## GIVEN DATA

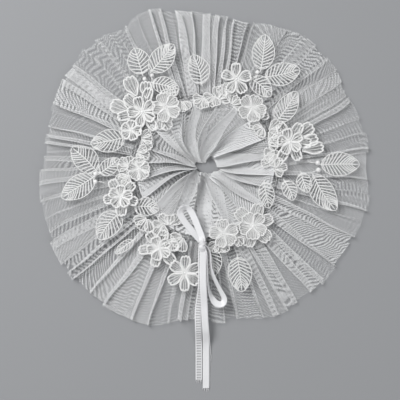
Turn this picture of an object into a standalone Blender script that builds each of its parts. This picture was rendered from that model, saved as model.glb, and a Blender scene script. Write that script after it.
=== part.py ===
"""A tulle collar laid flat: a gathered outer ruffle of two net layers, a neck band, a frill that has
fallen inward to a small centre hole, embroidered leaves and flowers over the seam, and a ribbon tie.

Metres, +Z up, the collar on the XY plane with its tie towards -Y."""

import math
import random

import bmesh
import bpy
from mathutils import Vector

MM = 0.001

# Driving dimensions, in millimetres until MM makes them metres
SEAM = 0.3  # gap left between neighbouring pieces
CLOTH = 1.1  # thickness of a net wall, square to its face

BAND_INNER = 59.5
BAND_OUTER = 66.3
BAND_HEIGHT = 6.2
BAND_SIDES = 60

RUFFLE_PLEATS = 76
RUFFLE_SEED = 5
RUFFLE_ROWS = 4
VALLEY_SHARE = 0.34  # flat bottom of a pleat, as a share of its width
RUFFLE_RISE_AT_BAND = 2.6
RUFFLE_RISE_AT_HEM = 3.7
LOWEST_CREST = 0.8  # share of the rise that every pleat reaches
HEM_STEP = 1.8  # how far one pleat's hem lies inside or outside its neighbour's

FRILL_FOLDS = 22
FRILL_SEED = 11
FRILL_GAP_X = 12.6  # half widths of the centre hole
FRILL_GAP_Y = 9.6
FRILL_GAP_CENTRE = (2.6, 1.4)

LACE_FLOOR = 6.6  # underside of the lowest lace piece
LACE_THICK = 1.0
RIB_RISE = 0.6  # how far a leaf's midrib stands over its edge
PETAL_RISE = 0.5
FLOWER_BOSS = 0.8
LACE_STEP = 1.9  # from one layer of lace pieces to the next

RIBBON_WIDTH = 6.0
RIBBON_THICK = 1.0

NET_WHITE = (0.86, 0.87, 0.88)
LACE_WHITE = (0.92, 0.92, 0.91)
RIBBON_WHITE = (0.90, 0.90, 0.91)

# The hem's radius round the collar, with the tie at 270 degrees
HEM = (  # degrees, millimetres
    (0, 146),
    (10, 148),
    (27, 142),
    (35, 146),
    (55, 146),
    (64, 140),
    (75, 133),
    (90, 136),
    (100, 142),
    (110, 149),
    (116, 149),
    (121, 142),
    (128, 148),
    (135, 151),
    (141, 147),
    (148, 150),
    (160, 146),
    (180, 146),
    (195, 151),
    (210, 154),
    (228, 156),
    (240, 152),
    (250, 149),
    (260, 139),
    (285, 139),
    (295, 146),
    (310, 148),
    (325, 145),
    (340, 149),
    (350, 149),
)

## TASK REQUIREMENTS
From the preceding material, extract every line exactly.

## TASK RESULT
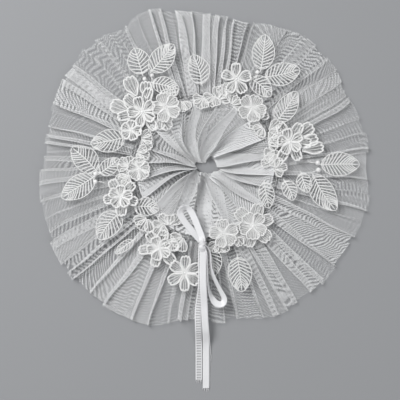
Turn this picture of an object into a standalone Blender script that builds each of its parts. This picture was rendered from that model, saved as model.glb, and a Blender scene script. Write that script after it.
=== part.py ===
"""A tulle collar laid flat: a gathered outer ruffle of two net layers, a neck band, a frill that has
fallen inward to a small centre hole, embroidered leaves and flowers over the seam, and a ribbon tie.

Metres, +Z up, the collar on the XY plane with its tie towards -Y."""

import math
import random

import bmesh
import bpy
from mathutils import Vector

MM = 0.001

# Driving dimensions, in millimetres until MM makes them metres
SEAM = 0.3  # gap left between neighbouring pieces
CLOTH = 1.1  # thickness of a net wall, square to its face

BAND_INNER = 59.5
BAND_OUTER = 66.3
BAND_HEIGHT = 6.2
BAND_SIDES = 60

RUFFLE_PLEATS = 76
RUFFLE_SEED = 5
RUFFLE_ROWS = 4
VALLEY_SHARE = 0.34  # flat bottom of a pleat, as a share of its width
RUFFLE_RISE_AT_BAND = 2.6
RUFFLE_RISE_AT_HEM = 3.7
LOWEST_CREST = 0.8  # share of the rise that every pleat reaches
HEM_STEP = 1.8  # how far one pleat's hem lies inside or outside its neighbour's

FRILL_FOLDS = 22
FRILL_SEED = 11
FRILL_GAP_X = 12.6  # half widths of the centre hole
FRILL_GAP_Y = 9.6
FRILL_GAP_CENTRE = (2.6, 1.4)

LACE_FLOOR = 6.6  # underside of the lowest lace piece
LACE_THICK = 1.0
RIB_RISE = 0.6  # how far a leaf's midrib stands over its edge
PETAL_RISE = 0.5
FLOWER_BOSS = 0.8
LACE_STEP = 1.9  # from one layer of lace pieces to the next

RIBBON_WIDTH = 6.0
RIBBON_THICK = 1.0

NET_WHITE = (0.86, 0.87, 0.88)
LACE_WHITE = (0.92, 0.92, 0.91)
RIBBON_WHITE = (0.90, 0.90, 0.91)

# The hem's radius round the collar, with the tie at 270 degrees
HEM = (  # degrees, millimetres
    (0, 146),
    (10, 148),
    (27, 142),
    (35, 146),
    (55, 146),
    (64, 140),
    (75, 133),
    (90, 136),
    (100, 142),
    (110, 149),
    (116, 149),
    (121, 142),
    (128, 148),
    (135, 151),
    (141, 147),
    (148, 150),
    (160, 146),
    (180, 146),
    (195, 151),
    (210, 154),
    (228, 156),
    (240, 152),
    (250, 149),
    (260, 139),
    (285, 139),
    (295, 146),
    (310, 148),
    (325, 145),
    (340, 149),
    (350, 149),
)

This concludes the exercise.